The power of saying no
When Alex Hilleary took over Superpath, he inherited 300 paying members in a space that had once been a free community of 20,000. Most people would immediately try to scale back up. Not Alex.
“Communities are getting too big,” he said. “If you’re successful, they grow, and then it stops working,” like subreddits that decline as they gain more subscribers. The culture becomes diluted and ultimately no one trusts the space.
Maxwell follows the same discipline. The American Physical Society is a 125-year-old organization with 50,000 members, but it doesn’t try to get every company to sponsor every event. She focuses on strategic relationships.
“We have 800 organizations that have been with us for 30 years,” Maxwell said. Some meetings have grown rapidly, such as plasma physics and optics, depending on government funding priorities and new technologies. But the core value proposition hasn’t changed: companies need access to scientists, and scientists need to see what’s available for their work. That requires physical presence.
In a world where AI can scale content infinitely, community builders are becoming more selective. Value comes from curation, not volume. For marketing leaders who choose communities to invest in, this stewardship signals quality.
Trust connections personally
“Personal is where trust is built,” Booth said. “Online spaces are great for information exchange. In person, nuance, empathy and authentic relationships are created.

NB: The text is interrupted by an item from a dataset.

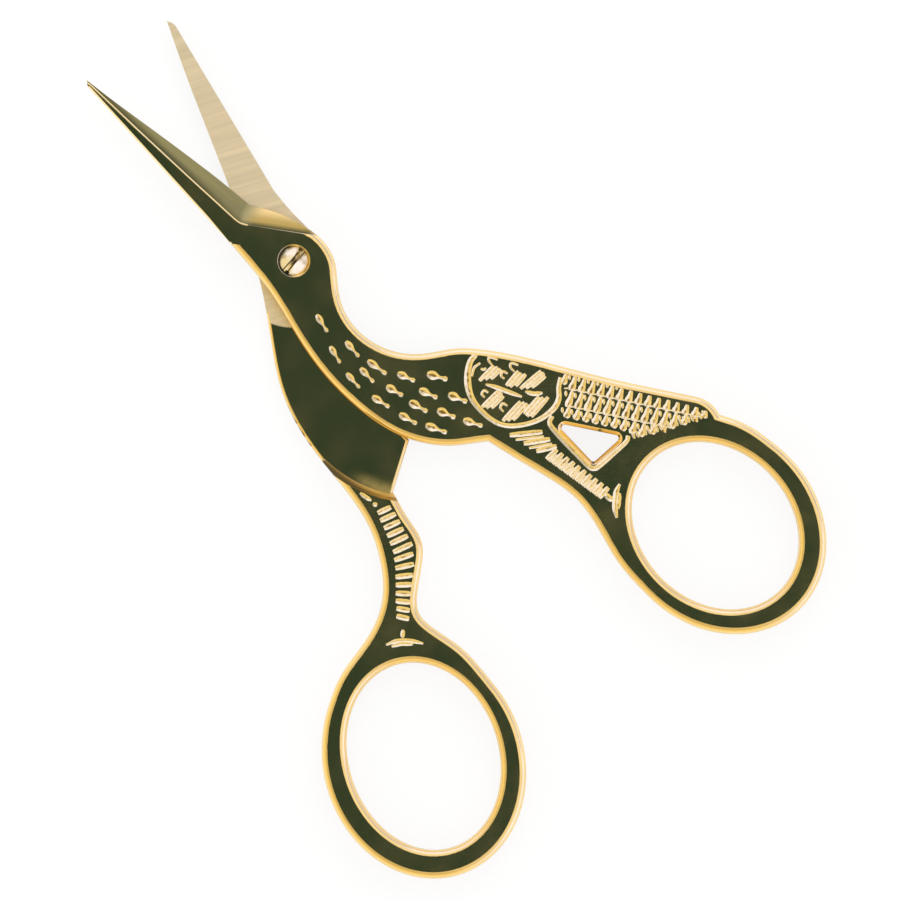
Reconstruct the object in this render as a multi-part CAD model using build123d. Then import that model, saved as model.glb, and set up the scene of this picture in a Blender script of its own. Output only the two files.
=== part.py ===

“The side conversations, the unscripted moments, the ‘Can I take something off your hands?’ chats over coffee – they create a level of candor that is very difficult to replicate digitally,” she explained.
Alex is adding more in-person meetings to Superpath specifically because members told him they need it, starting with events in metropolitan areas with the largest concentrations of community members. Marsha evaluates which companies to pursue based on intuition about whose goals align with the available opportunities.
Booth put it plainly: “Human connection is no longer a nice-to-have. It’s a leadership asset.”
The leadership benefit of intentional communities
Booth described what she’d like to see more from Pavilion: “Structured support for leaders navigating inflection points, not just roles. Things like stepping into a first CMO seat, leading an AI-driven organizational redesign, or managing a team through rapid change. Those are the moments when judgment matters most and shared experience is invaluable.”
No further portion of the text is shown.